The new diagnostic procedure could explain the spike in deaths, according to Raina McIntyre, head of biosecurity research at the Kirby Institute at the University of New South Wales.

“Presumably, there are deaths which occurred in people who did not have a lab diagnosis but did have a CT. It is important that these also be counted,” she told Reuters.

The new testing methodology is only being used in Hubei province, Chinese officials said.

Workers wearing masks walk outside their dormitory in an electronics manufacturing factory in Shanghai, China, as the country is hit by an outbreak of a new coronavirus, Feb. 12. (Photo by Aly Song/Reuters)


The outbreak is one of the biggest tests facing the Chinese government in years and blame has fallen on provincial leaders.

State media reported provincial Communist Party boss Jiang Chaoliang had been sacked as secretary of the Hubei Provincial Committee, and Ma Guoqiang had been removed as party chief in the provincial capital Wuhan.

It did not give a reason for the dismissals but the two are the most high-profile Chinese officials to be removed from duty following the coronavirus outbreak that began in Wuhan late last year.

Dozens of low-level health officials across the country have also lost their jobs for failing to contain the epidemic, which is believed to have emerged from a market in Wuhan where wildlife was traded illegally.

The World Health Organization (WHO) said on Feb. 12 the number of cases of infection in China had stabilized but it was too early to say the epidemic was slowing.

“This outbreak could still go in any direction,” WHO chief Tedros Adhanom Ghebreyesus told a briefing in Geneva.

Hundreds of infections have been reported in more than two dozen other countries and territories, but only two people have died from the virus outside mainland China — one in Hong Kong and one in the Philippines.

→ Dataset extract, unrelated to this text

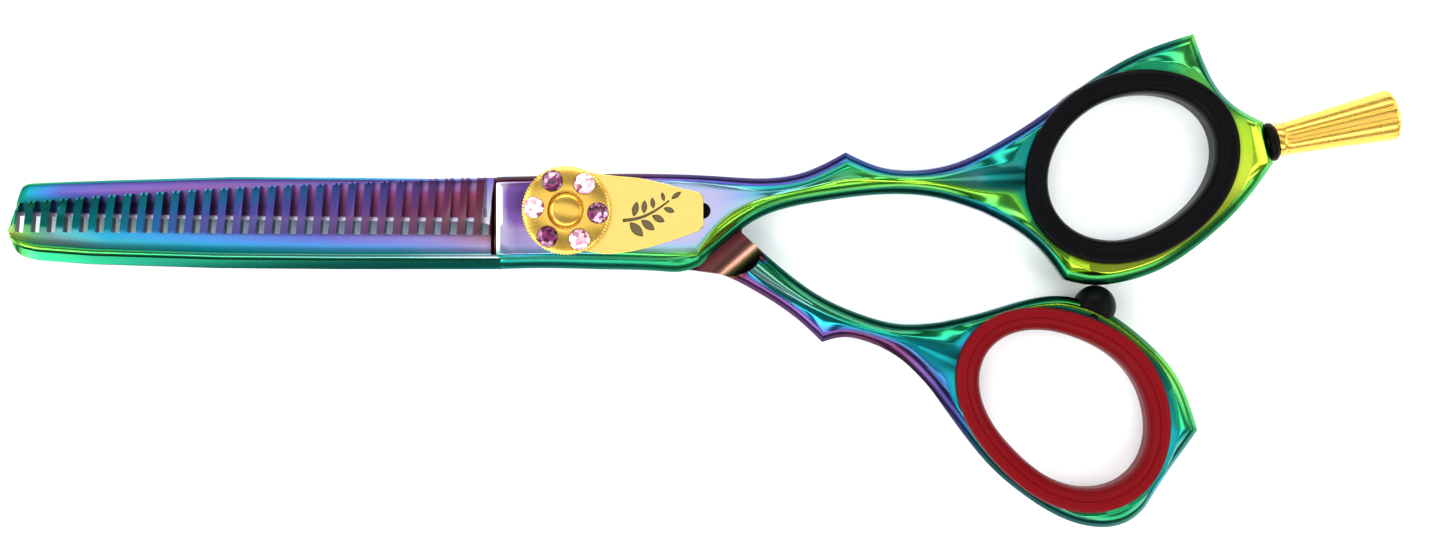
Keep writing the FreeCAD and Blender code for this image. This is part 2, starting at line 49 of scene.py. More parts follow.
def activate(*pieces):
    # Selects the pieces and makes the last one active
    bpy.ops.object.select_all(action="DESELECT")
    for piece in pieces:
        piece.select_set(True)
    bpy.context.view_layer.objects.active = pieces[-1]


def joinInto(target, *others):
    activate(*others, target)
    bpy.ops.object.join()
    return target


def editAll(piece):
    activate(piece)
    bpy.ops.object.mode_set(mode="EDIT")
    bpy.ops.mesh.select_mode(type="VERT")
    bpy.ops.mesh.select_all(action="SELECT")


def leaveEdit():
    bpy.ops.object.mode_set(mode="OBJECT")


def freshPiece(name):
    piece = bpy.context.object
    piece.name = name
    piece.data.name = name
    return piece


def settle(piece):
    activate(piece)
    bpy.ops.object.transform_apply(location=True, rotation=True, scale=True)


def addModifier(piece, kind, **settings):
    # Adds one modifier and applies it at once
    modifier = piece.modifiers.new(kind.lower(), kind)
    for key, value in settings.items():
        setattr(modifier, key, value)
    activate(piece)
    bpy.ops.object.modifier_apply(modifier=modifier.name)


def roundEdges(piece, width, segments, degrees):
    addModifier(piece, "BEVEL", width=width * mm, segments=segments, angle_limit=math.radians(degrees))


def cutWith(piece, cutter, operation="DIFFERENCE", materials="INDEX"):
    addModifier(piece, "BOOLEAN", operation=operation, solver="EXACT", object=cutter, material_mode=materials)
    bpy.data.objects.remove(cutter, do_unlink=True)


def smoothShade(piece, degrees):
    activate(piece)
    bpy.ops.object.shade_smooth_by_angle(angle=math.radians(degrees))


def placeMaterial(piece, material):
    piece.data.materials.clear()
    piece.data.materials.append(material)


def publish(piece, body, node, material=None):
    # Hands the finished piece to its CAD body in place of its CAD node
    if material:
        placeMaterial(piece, material)
    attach(piece, body)
    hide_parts(node)
    print("finished", piece.name, len(piece.data.polygons), "faces")


def smoothCurve(points, count):
    # Natural cubic through the points, sampled evenly along its length
    knots = np.array(points, float)
    gaps = np.hypot(*np.diff(knots, axis=0).T)
    n = len(knots)
    if n == 2:
        share = np.linspace(0, 1, count)[:, None]
        return knots[0] * (1 - share) + knots[1] * share
    system = np.zeros((n, n))
    right = np.zeros((n, 2))
    system[0, 0] = system[-1, -1] = 1
    for i in range(1, n - 1):
        before, after = gaps[i - 1], gaps[i]
        system[i, i - 1:i + 2] = before, 2 * (before + after), after
        right[i] = 6 * ((knots[i + 1] - knots[i]) / after - (knots[i] - knots[i - 1]) / before)
    bend = np.linalg.solve(system, right)
    fine = []
    for i, h in enumerate(gaps):
        u = np.linspace(0, h, 60, endpoint=i == n - 2)[:, None]
        straight = knots[i] * (h - u) / h + knots[i + 1] * u / h
        first, second = (h - u) ** 3 / h - h * (h - u), u ** 3 / h - h * u
        fine.append(straight + bend[i] / 6 * first + bend[i + 1] / 6 * second)
    fine = np.concatenate(fine)
    run = np.concatenate([[0], np.cumsum(np.hypot(*np.diff(fine, axis=0).T))])
    want = np.linspace(0, run[-1], count)
    return np.stack([np.interp(want, run, fine[:, 0]), np.interp(want, run, fine[:, 1])], 1)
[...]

A woman wearing a face mask rides an escalator while holding onto the handrail with the use of a tissue, as she makes her way to a supermarket following an outbreak of the novel coronavirus in the country, in Kunming, Yunnan province, China Feb. 13. (Reuters photo)

‘Is this real?’

The biggest cluster of cases outside China is on a cruise ship quarantined off the Japanese port of Yokohama, where a further 44 cases were reported on Feb. 13. In all, 219 of about 3,700 people on board have tested positive.

There was a happy ending for another cruise ship, the MS Westerdam, which docked in Cambodia after being denied docking rights in Thailand, Japan, Taiwan, Guam and the Philippines over fears one of its 1,455 passengers and 802 crew might have the virus, even though none had tested positive.

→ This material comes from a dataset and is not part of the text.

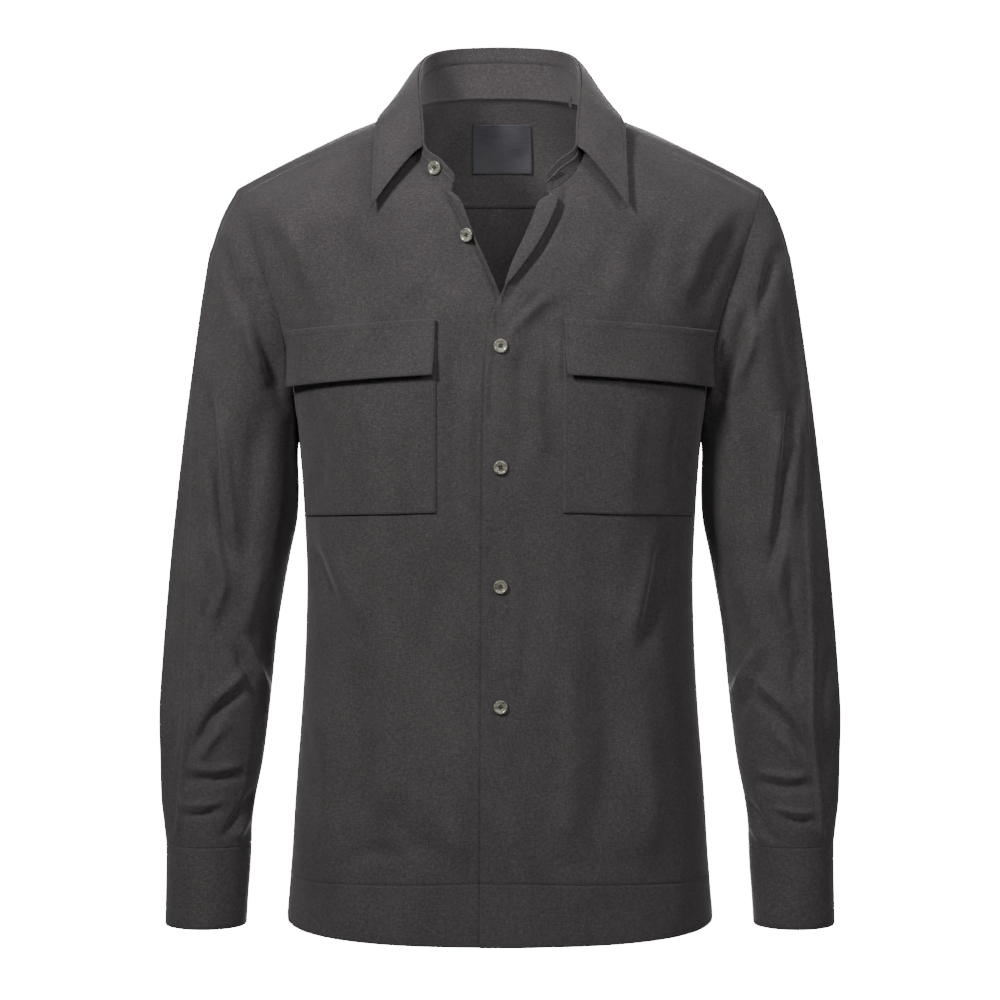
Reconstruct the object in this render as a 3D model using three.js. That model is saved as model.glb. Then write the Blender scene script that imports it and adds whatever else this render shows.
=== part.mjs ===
import * as THREE from 'three';

// Overshirt, worn form, empty inside. Millimetres, +Z up, the front faces -Y.
// The origin is midway between the two shoulder points beside the neck, and +X is the wearer's left.

// Cloth walls and the gaps at seams
const WALL = 1.2;
const DOUBLE_WALL = 2.2;
const LABEL_WALL = 1;
const FLAP_WALL = 1.8;
const SEAM_GAP = 0.3;
const LAY_GAP = 0.4;
const POCKET_GAP = 0.9;
const LABEL_GAP = 1.6;

// Shoulder line, from the neck point down to the sleeve head
const NECK_HALF = 73;
const NECK_POINT_Z = 9.5;
const NECK_HILL_Z = 60;
const SHOULDER_SLOPE = 0.4;
const SHOULDER_BEND = 0.0004;
const SHOULDER_TIP_X = 230;
const ROUNDING_AT_NECK = 90;
const ROUNDING_LOSS = 0.065;
const SQUARENESS = 2.5;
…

“Just seeing land was such a breathtaking moment,” Angela Jones, an American tourist on the ship, told Reuters. “I thought: Is this real?”

Wuhan, a city of 11 million people, remains under virtual lockdown, and other major Chinese cities are facing severe travel restrictions.

Many airlines have suspended flights to China, while countries have imposed bans or quarantine for people arriving from China, disrupting businesses and playing havoc with conferences and sporting events.

Hong Kong, where 50 cases have been confirmed, extended the suspension of schools to March 16.